At GM, chairman Whitacre stirs it up
DETROIT (AP) — At his first meeting with General Motors’ top executives after being named chairman last summer, Edward Whitacre Jr. candidly, perhaps unintentionally, issued a warning to then-CEO Fritz Henderson.
“I don’t know how to be a chairman and not a CEO,” a person at the meeting remembers Whitacre saying. “I’m a guy that likes to be in charge.”
Six months later, the former chief executive of AT&T Inc. is running America’s largest automaker after his board forced out Henderson on Dec. 1.
Despite his claims that he knows little about cars, the 68-year Texan is clearly comfortable being in charge of General Motors.
In just two weeks as CEO, Whitacre has transferred the chief financial officer to China, fired the Chevrolet and Buick-GMC brand managers, combined sales and marketing and consolidated control of its core North American market under one executive.
Whitacre seems impatient to spur the plodding culture of GM, where decision by committee, an isolated upper management and fear of risk produced mediocre cars for years.
He wants to increase GM’s sales and market share while shifting the company’s focus from trucks to cars. He also aims to repay $8.1 billion in U.S. and Canadian government loans by the end of June. Henderson’s target was late 2011.
“We’ve seen plenty of evidence that he has a very short time horizon and impatience,” says Gerald Meyers, a former chairman of American Motors Corp. who now teaches at the University of Michigan.
Whitacre, who speaks in a folksy drawl, needs to reverse the losses that forced GM into bankruptcy protection last June.
The automaker lost more than $80 billion in the four years before bankruptcy. Its U.S. market share has fallen to 20 percent. Back in 1962, before GM was worried about Toyota or Honda — or a resurgent Ford — it was more than 50 percent.

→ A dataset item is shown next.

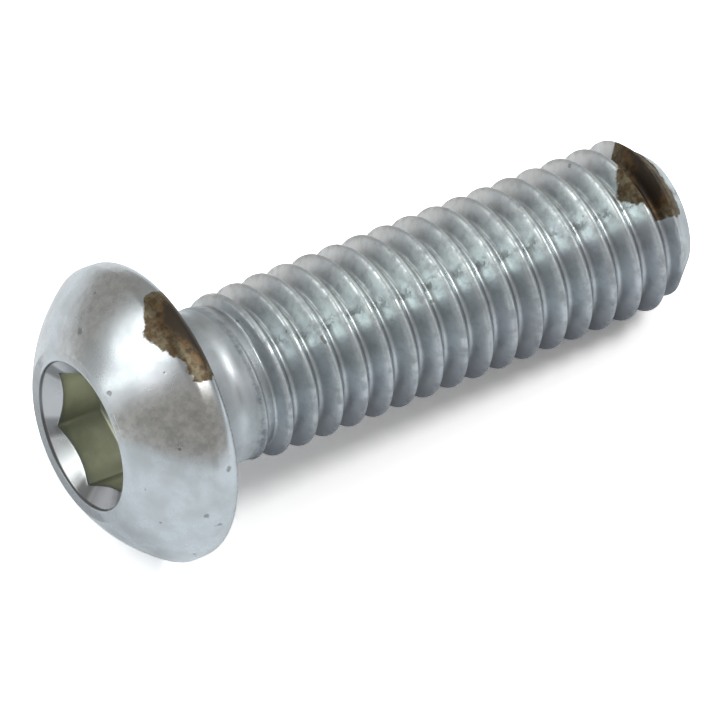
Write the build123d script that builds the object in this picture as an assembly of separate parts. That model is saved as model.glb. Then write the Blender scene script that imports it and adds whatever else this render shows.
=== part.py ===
from build123d import *
import math
import os

# A dome head machine screw, M6 x 1, 20 mm under the head, with a hexagon socket.
# It lies on its side as it comes to rest, on the rim of its head and its last full thread.

# thread
thread_diameter = 6.0
pitch = 1.0
flank_angle = 60.0              # between the two sides of the groove
crest_flat = pitch / 8
root_flat = pitch / 6
shank_length = 20.0             # from the face under the head to the end
end_chamfer = 1.05              # along the axis
end_diameter = 4.1

# plain neck under the head
neck_diameter = 5.5
neck_length = 2.2
neck_flare = 0.25               # where the neck meets the face under the head
run_out = 1.3 * pitch           # in this length the groove reaches its full depth

# head
head_diameter = 10.5
head_height = 3.15
land_diameter = 6.1             # flat top around the socket
rim_height = 1.0                # the rim's straight side and its eased lower edge
rim_ease_height = 0.5           # the lower edge is eased in two steps, to this height
rim_ease_width = 0.5

# hexagon socket
key_width = 4.0                 # across flats
key_depth = 2.1
key_corner = 0.12
key_turn = -7.0                 # degrees from the side that faces up to a corner
mouth_diameter = 5.1
floor_drop = 0.35               # shallow cone in the floor of the socket

# The screw is built upright: its axis is Z, the face under the head is at Z = 0, the end is up,
# and its X side is the one that faces up once it lies.
thread_radius = thread_diameter / 2
neck_radius = neck_diameter / 2
head_radius = head_diameter / 2
key_radius = key_width / 2
groove_depth = (pitch - crest_flat - root_flat) / 2 / math.tan(math.radians(flank_angle / 2))
root_radius = thread_radius - groove_depth
groove_start = neck_length - 1.4 * pitch
full_thread_end = shank_length - end_chamfer


def turned(outline):
    """Solid turned about the screw's axis from its half outline (radius, height)."""
    return revolve(Plane.XZ * outline, Axis.Z)


def dome_arc(rim, land):
    """Arc from rim to land whose centre is on the screw's axis, so that the dome is part of a sphere."""
    centre = (rim[0] ** 2 + rim[1] ** 2 - land[0] ** 2 - land[1] ** 2) / (2 * (rim[1] - land[1]))
    radius = math.hypot(rim[0], rim[1] - centre)
    half_way = (math.atan2(rim[1] - centre, rim[0]) + math.atan2(land[1] - centre, land[0])) / 2
    top = (radius * math.cos(half_way), centre + radius * math.sin(half_way))
    return ThreePointArc(rim, top, land)


def blank_outline():
    land = (land_diameter / 2, -head_height)
    rim = (head_radius, -rim_height)
    shank = Polyline(
        rim,
        (head_radius, -rim_ease_height),
        (head_radius - 0.25 * rim_ease_width, -0.25 * rim_ease_height),
        (head_radius - rim_ease_width, 0),
        (neck_radius + neck_flare, 0),
        (neck_radius, neck_flare),
        (neck_radius, neck_length),
        (thread_radius, neck_length + 0.8 * pitch),
        (thread_radius, full_thread_end),
        (end_diameter / 2, shank_length),
        (0, shank_length),
        (0, -head_height),
        land,
    )
    return make_face([shank, dome_arc(rim, land)])


def run_out_cone():
    """Metal that the groove rises out of towards the neck."""
    slope = (neck_radius - root_radius) / run_out
    low = neck_length - 3 * pitch
    high = neck_length + run_out + 0.2 * pitch
    return turned(make_face(Polyline(
        (0, low),
        (neck_radius + slope * (neck_length - low), low),
        (neck_radius - slope * (high - neck_length), high),
        (0, high),
        close=True,
    )))


def groove_turns():
    """The space between the thread's crests: one turn of the helix after another."""
    clear = 0.15
    reach = groove_depth + clear
    inner = root_flat / 2
    outer = inner + reach * math.tan(math.radians(flank_angle / 2))
    section = Polyline(
        (root_radius, -inner),
        (root_radius + reach, -outer),
        (root_radius + reach, outer),
        (root_radius, inner),
        close=True,
    )
    helix = Edge.make_helix(pitch, pitch, thread_radius)
    turn = sweep(Plane.XZ * make_face(section), path=helix, is_frenet=True)
    cone = run_out_cone()
    count = math.ceil((shank_length - groove_start) / pitch)
    turns = [Pos(0, 0, groove_start + i * pitch) * turn for i in range(count)]
    first = [t - cone for t in turns[:4]]
    return [t for t in first if t.volume > 0] + turns[4:]


def socket():
    """Space for the hexagon key, with its countersunk mouth and shallow conical floor."""
    base = (Align.CENTER, Align.CENTER, Align.MIN)
    hexagon = RegularPolygon(key_radius, 6, major_radius=False, rotation=key_turn)
    hexagon = fillet(hexagon.vertices(), key_corner)
    mouth_depth = mouth_diameter / 2 - key_radius + 0.1
    key = extrude(hexagon, key_depth)
    key += Cone(mouth_diameter / 2, key_radius - 0.1, mouth_depth, align=base)
    key += Pos(0, 0, key_depth) * Cone(key_radius - 0.05, 0.2, floor_drop, align=base)
    return Pos(0, 0, -head_height) * key


def lying(screw):
    """Lays the screw down, touching the floor with the head's rim and the last full crest."""
    turns = math.floor((full_thread_end - crest_flat / 2 - groove_start) / pitch)
    last_crest = groove_start + turns * pitch + crest_flat / 2
    tilt = math.atan2(head_radius - thread_radius, last_crest + rim_ease_height)
    height = thread_radius * math.cos(tilt) + last_crest * math.sin(tilt)
    bed = Plane(
        origin=(0, 0, height),
        x_dir=(math.sin(tilt), 0, math.cos(tilt)),
        z_dir=(math.cos(tilt), 0, -math.sin(tilt)),
    )
    laid = bed.location * screw
    return Pos(-laid.bounding_box().center().X, 0, 0) * laid


blank = turned(blank_outline())
screw = lying(blank - groove_turns() - socket())

os.makedirs("parts", exist_ok=True)
export_step(screw, "parts/dome_head_screw.step")
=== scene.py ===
import math

import bpy
import numpy as np
from mathutils import Matrix, Vector


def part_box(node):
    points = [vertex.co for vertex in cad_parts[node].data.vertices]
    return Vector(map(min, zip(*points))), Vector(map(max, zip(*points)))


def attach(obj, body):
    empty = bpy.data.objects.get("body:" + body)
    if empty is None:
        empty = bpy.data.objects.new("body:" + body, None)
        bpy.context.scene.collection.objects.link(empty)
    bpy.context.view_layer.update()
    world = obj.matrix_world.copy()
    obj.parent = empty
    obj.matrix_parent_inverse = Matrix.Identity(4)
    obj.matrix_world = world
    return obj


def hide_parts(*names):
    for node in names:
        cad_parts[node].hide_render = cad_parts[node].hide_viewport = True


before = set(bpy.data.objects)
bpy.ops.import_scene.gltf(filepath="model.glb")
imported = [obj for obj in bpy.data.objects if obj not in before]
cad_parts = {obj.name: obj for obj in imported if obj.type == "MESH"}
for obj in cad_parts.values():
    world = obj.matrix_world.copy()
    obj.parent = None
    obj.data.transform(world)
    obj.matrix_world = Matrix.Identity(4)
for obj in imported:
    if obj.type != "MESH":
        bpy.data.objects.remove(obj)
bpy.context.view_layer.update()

millimetre = 0.001

# The screw. Sizes are in millimetres, and along its axis they start at the face under the head.
screw = {
    "node": "dome_head_screw",
    "threadDiameter": 6.0,
    "pitch": 1.0,
    "crestFlat": 0.125,
    "rootFlat": 0.167,
    "flankAngle": 60.0,
    "grooveStart": 0.8,
    "threadAdvance": -0.2,       # the thread is turned this far along its own helix
    "turnsToFull": 3,            # turns of the thread until it is fully formed
    "crestRounding": 0.042,      # how far the rolled edges of the thread are softened
    "seamDepth": 0.034,          # the fine fold that rolling leaves along the first crests
    "seamWidth": 0.07,
    "seamStart": 1.7,
    "seamFadeIn": 0.4,
    "shankLength": 20.0,
    "endChamfer": 1.05,
    "endDiameter": 4.1,
    "endEase": 0.03,
    "neckDiameter": 5.5,
    "neckLength": 2.2,
    "neckFlare": 0.25,
    "neckWaist": 1.8,            # where the neck is thinnest
    "neckWidening": 0.22,        # and how much it grows from there to the head
    "neckGrowth": 1.1,           # in this many pitches the neck grows to the thread's diameter
    "runOut": 1.3,               # in this length the groove reaches its full depth
    "runOutBlend": 0.08,         # how softly the groove rises out of the neck
    "crestBlend": 0.06,          # and how softly the crests meet the neck and the chamfer
    "headDiameter": 10.5,
    "headHeight": 3.15,
    "landDiameter": 6.1,         # the flat top around the socket
    "landSoftening": 0.004,      # radians of the dome left out beside the land
    "rimSoftening": 0.02,        # and beside the rim
    "rimHeight": 1.0,
    "rimEase": 0.5,
    "rimTaper": 0.012,
    "topInset": 0.002,           # how far the land stays inside the solid
    "faceInset": 0.01,           # and the eased edge and the face under the head
    "keyWidth": 4.0,
    "keyDepth": 2.1,
    "keyCorner": 0.12,
    "keyTurn": -7.0,             # degrees from the side that faces up to a corner
    "keyEase": 0.03,             # rounding of the edge between wall and countersink
    "mouthDiameter": 5.32,
    "mouthEase": 0.045,
    "mouthStep": 0.11,           # depth of the small step around the countersink
    "mouthStepWidth": 0.03,
    "mouthSlope": 0.70,          # drop of the countersink for each millimetre inwards
    "floorDrop": 0.35,
    "columnsPerSide": 24,        # mesh columns for each side of the hexagon
    "rowsPerPitch": 22,
    "rowsPerPitchAtNeck": 30,
    "closeRowsLead": 0.3,        # the closer rows start this far before the neck ends
    "domeRows": 40,
    "sharpAngle": 50,
}


def softMin(a, b, width):
    # the lower of two heights, blended over a short width
    mix = np.clip(0.5 + 0.5 * (b - a) / width, 0, 1)
    return b * (1 - mix) + a * mix - width * mix * (1 - mix)


def softMax(a, b, width):
    return -softMin(-a, -b, width)


def smoothStep(low, high, value):
    share = np.clip((value - low) / (high - low), 0, 1)
    return share * share * (3 - 2 * share)


def columnAngles(size):
    # closer together at the hexagon's corners, so that one set of columns serves the whole screw
    count = size["columnsPerSide"]
    step = np.arange(count) / count
    side = step - 0.5 * np.sin(2 * np.pi * step) / (2 * np.pi)
    sides = np.arange(6)[:, None] + side[None, :]
    return np.radians(size["keyTurn"] + 60.0 * sides.ravel())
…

Recently, the 6-foot-4-inch Whitacre didn’t hide his disdain for GM’s bureaucracy. His message to about 800 workers at in a Detroit suburb: Make decisions. Take risks. Move fast. Be accountable.
He needs the work force to heed his message.
At stake are billions in government loans and 45,000 U.S. jobs at a company that once was synonymous with American industrial might.
GM’s shift from trucks is already under way. Trucks account for 57 percent of U.S. sales compared with 60 percent in 2006.
GM has launched six new vehicles since July — all cars or car-based crossovers — that are selling well and have been favorably reviewed by critics.
In his telecom days, Whitacre showed an instinct for correctly calling changes in the market.
He recognized early on that wireless technology was going to transform the phone business, says Victor Schnee, a telecom industry analyst at Probe Financial.
GM’s prior management, on the other hand, failed to adjust to market changes.
During the 1990s, GM made billions on high-profit pickup trucks and SUVs but management was caught flat-footed when buyers switched to smaller vehicles this decade.
The company chose to invest millions in a clever hybrid system for trucks and SUVs instead of cars.
When gas prices spiked to $4 per gallon in 2008, GM sold about 10,000 hybrid trucks, while Toyota sold almost 160,000 Prius hybrid cars.